Output every line below exactly.

= = = = = = =

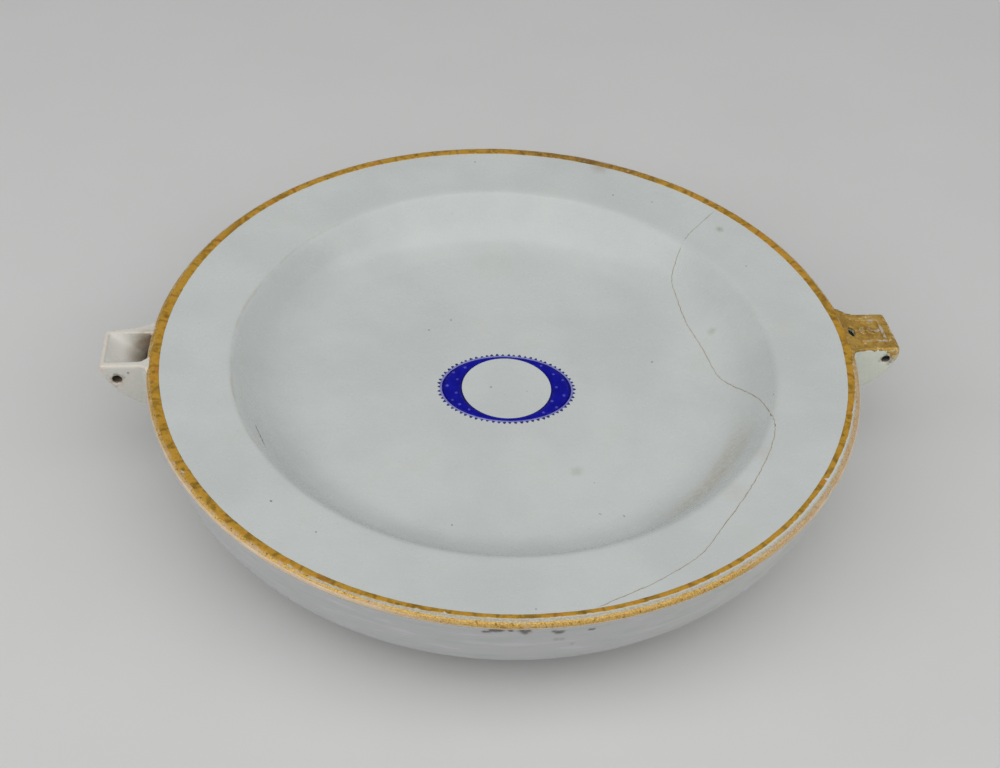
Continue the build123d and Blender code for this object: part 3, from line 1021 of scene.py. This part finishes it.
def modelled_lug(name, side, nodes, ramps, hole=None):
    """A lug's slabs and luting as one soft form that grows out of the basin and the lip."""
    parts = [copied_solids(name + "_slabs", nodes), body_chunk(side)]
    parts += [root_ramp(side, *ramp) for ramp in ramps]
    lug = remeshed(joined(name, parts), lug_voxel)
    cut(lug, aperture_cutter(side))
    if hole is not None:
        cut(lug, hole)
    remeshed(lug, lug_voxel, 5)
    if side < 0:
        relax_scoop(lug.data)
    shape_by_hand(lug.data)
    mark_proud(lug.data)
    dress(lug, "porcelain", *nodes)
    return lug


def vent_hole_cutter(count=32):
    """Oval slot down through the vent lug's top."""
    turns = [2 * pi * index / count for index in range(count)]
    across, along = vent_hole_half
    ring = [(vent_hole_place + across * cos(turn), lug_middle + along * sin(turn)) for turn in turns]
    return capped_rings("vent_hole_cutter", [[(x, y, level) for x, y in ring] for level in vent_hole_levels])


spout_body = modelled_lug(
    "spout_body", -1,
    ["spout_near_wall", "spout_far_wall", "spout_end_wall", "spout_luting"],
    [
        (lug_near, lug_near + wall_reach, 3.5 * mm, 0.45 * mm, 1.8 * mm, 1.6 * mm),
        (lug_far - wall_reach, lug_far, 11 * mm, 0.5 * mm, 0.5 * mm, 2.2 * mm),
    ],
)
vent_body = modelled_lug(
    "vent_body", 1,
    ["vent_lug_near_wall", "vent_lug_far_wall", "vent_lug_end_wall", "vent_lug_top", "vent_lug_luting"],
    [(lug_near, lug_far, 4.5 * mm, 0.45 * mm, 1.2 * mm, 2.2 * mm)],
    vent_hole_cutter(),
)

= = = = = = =

Answer to this problem>
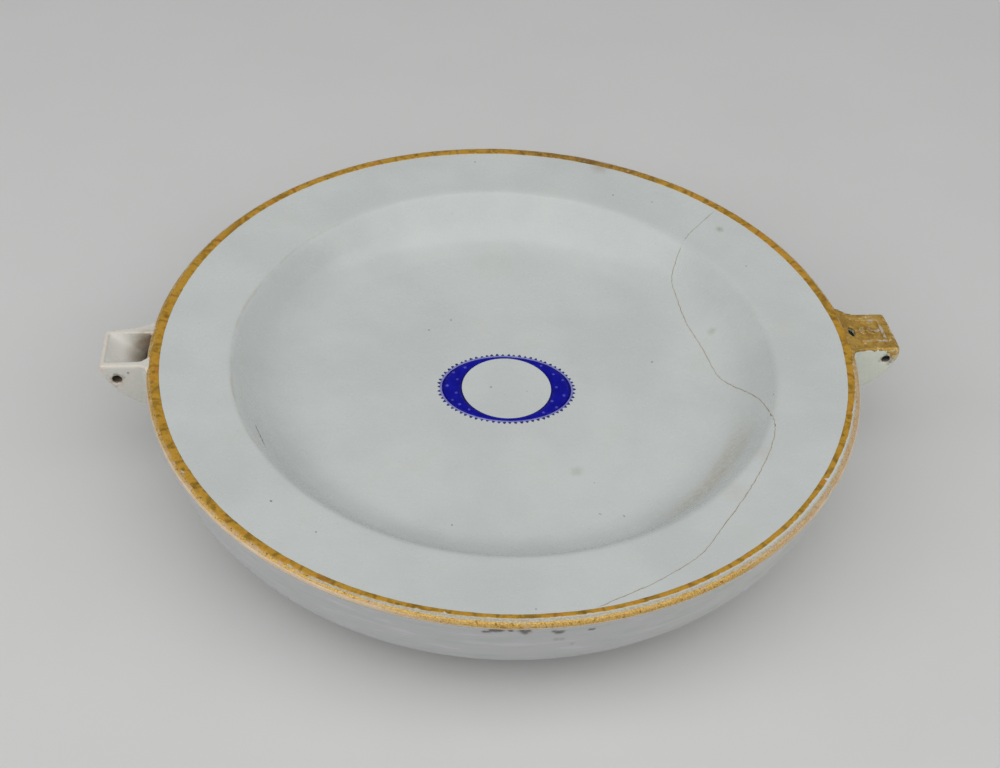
Continue the build123d and Blender code for this object: part 3, from line 1021 of scene.py. This part finishes it.
def modelled_lug(name, side, nodes, ramps, hole=None):
    """A lug's slabs and luting as one soft form that grows out of the basin and the lip."""
    parts = [copied_solids(name + "_slabs", nodes), body_chunk(side)]
    parts += [root_ramp(side, *ramp) for ramp in ramps]
    lug = remeshed(joined(name, parts), lug_voxel)
    cut(lug, aperture_cutter(side))
    if hole is not None:
        cut(lug, hole)
    remeshed(lug, lug_voxel, 5)
    if side < 0:
        relax_scoop(lug.data)
    shape_by_hand(lug.data)
    mark_proud(lug.data)
    dress(lug, "porcelain", *nodes)
    return lug


def vent_hole_cutter(count=32):
    """Oval slot down through the vent lug's top."""
    turns = [2 * pi * index / count for index in range(count)]
    across, along = vent_hole_half
    ring = [(vent_hole_place + across * cos(turn), lug_middle + along * sin(turn)) for turn in turns]
    return capped_rings("vent_hole_cutter", [[(x, y, level) for x, y in ring] for level in vent_hole_levels])


spout_body = modelled_lug(
    "spout_body", -1,
    ["spout_near_wall", "spout_far_wall", "spout_end_wall", "spout_luting"],
    [
        (lug_near, lug_near + wall_reach, 3.5 * mm, 0.45 * mm, 1.8 * mm, 1.6 * mm),
        (lug_far - wall_reach, lug_far, 11 * mm, 0.5 * mm, 0.5 * mm, 2.2 * mm),
    ],
)
vent_body = modelled_lug(
    "vent_body", 1,
    ["vent_lug_near_wall", "vent_lug_far_wall", "vent_lug_end_wall", "vent_lug_top", "vent_lug_luting"],
    [(lug_near, lug_far, 4.5 * mm, 0.45 * mm, 1.2 * mm, 2.2 * mm)],
    vent_hole_cutter(),
)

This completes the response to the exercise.